I’ve failed to document the last couple of months in my usual fashion, so I’ve run them together with the usual focus on the photos. I can’t keep track of which tier we were in and when, but in December the shops around here were allowed to open, while pubs, cafés and restaurants stayed closed. I put my tree up at the start of the month and hung a Christmas wreath on the door in an attempt to lift the mood. My log burner was fitted – I was hugely grateful for it in the weeks to come.
I began to plan a new novel and alighted on a local street as the focus for part of it, intrigued by the narrowness of both roadway and houses (on one side) and the variety of the buildings on the other.
In common with the whole country, I was focused on the promised window for Christmas celebrations, since everything else in our area was banned. The plug was pulled on that just a few days before – the rainbow over the sea on 23rd December and the arrival of large print copies of The Margate Maid were a couple of moments of brightness at a tough time.
With my planned trip to London cancelled, I did at least manage to see friends who had recently recovered from the virus on Christmas Day. And the family gathered in London and India via Zoom. The period after Christmas, always a difficult one, was redeemed by walks, edits on Book 3 of The Margate Maid trilogy and the prospect of being able to spend a couple of days with family at last. When it wasn’t wet it was cold, but we got out to the beach all the same, and Ellis even had a picnic!
January continued cold and wet, along with gales and a couple of named storms. Publication day for the paperback of A Maid’s Ruin was windy but sunny – a good day for a bracing walk along the beach to Broadstairs. And a glass of something fizzy to celebrate the following evening.
Spring flowers and lovely publication day flowers from my publisher, along with noticeably lighter afternoons, held the hint of better days to come as January rolled on.
A truly spectacular sunrise on a frosty Sunday morning had me out of bed and on the beach by 7.30 am – it was hard to do justice to the subtleties of the ever-changing colour in the sky with my phone camera, but the feeling of witnessing an amazing event stayed with me throughout the day.
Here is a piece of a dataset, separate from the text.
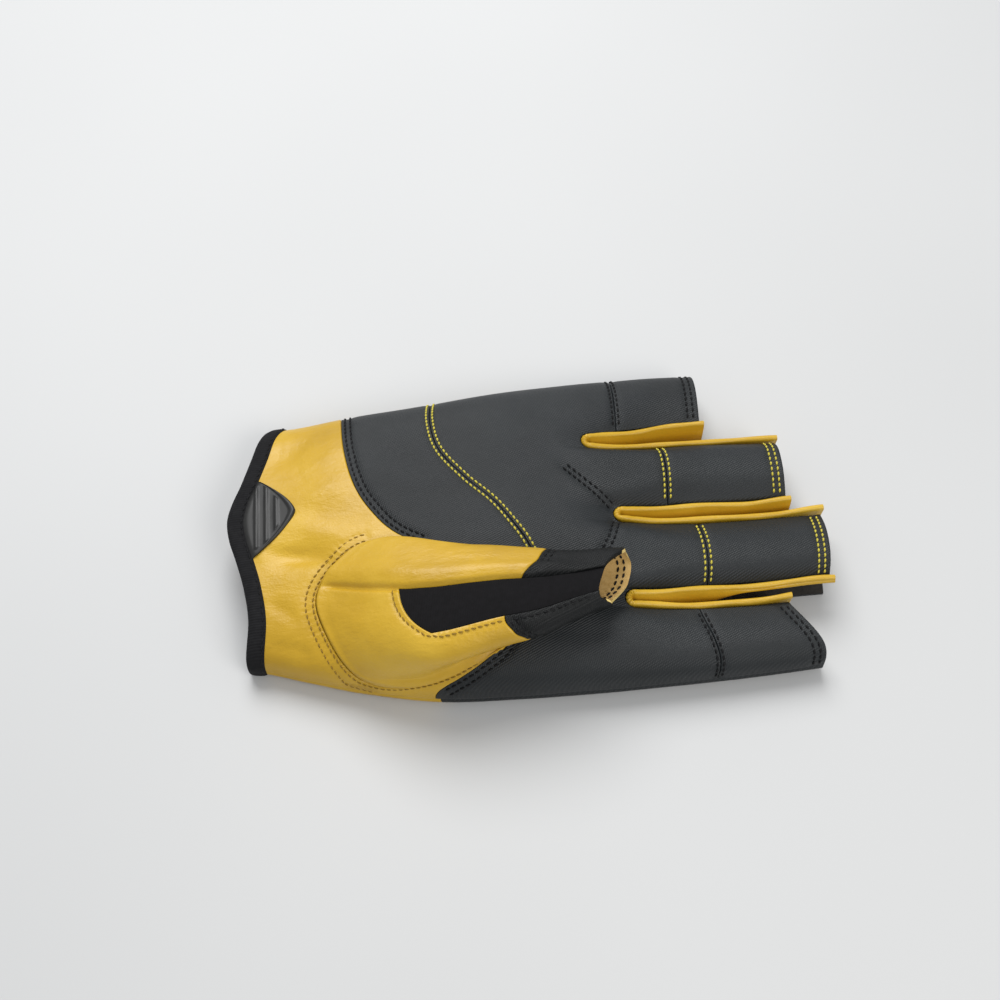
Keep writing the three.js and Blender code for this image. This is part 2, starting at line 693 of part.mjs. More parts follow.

The sunny skies on a beach walk the next day hide the fact that the paths were still slippery with ice at 10.30am and the shingle was actually frozen solid on the shady sides of the holm oaks on the beach.
Other than a slight dusting, which vanished by breakfast time one day, we escaped the snow which blanketed other parts of the country. Ellis, though, was surprised and delighted by his first experience of the white stuff.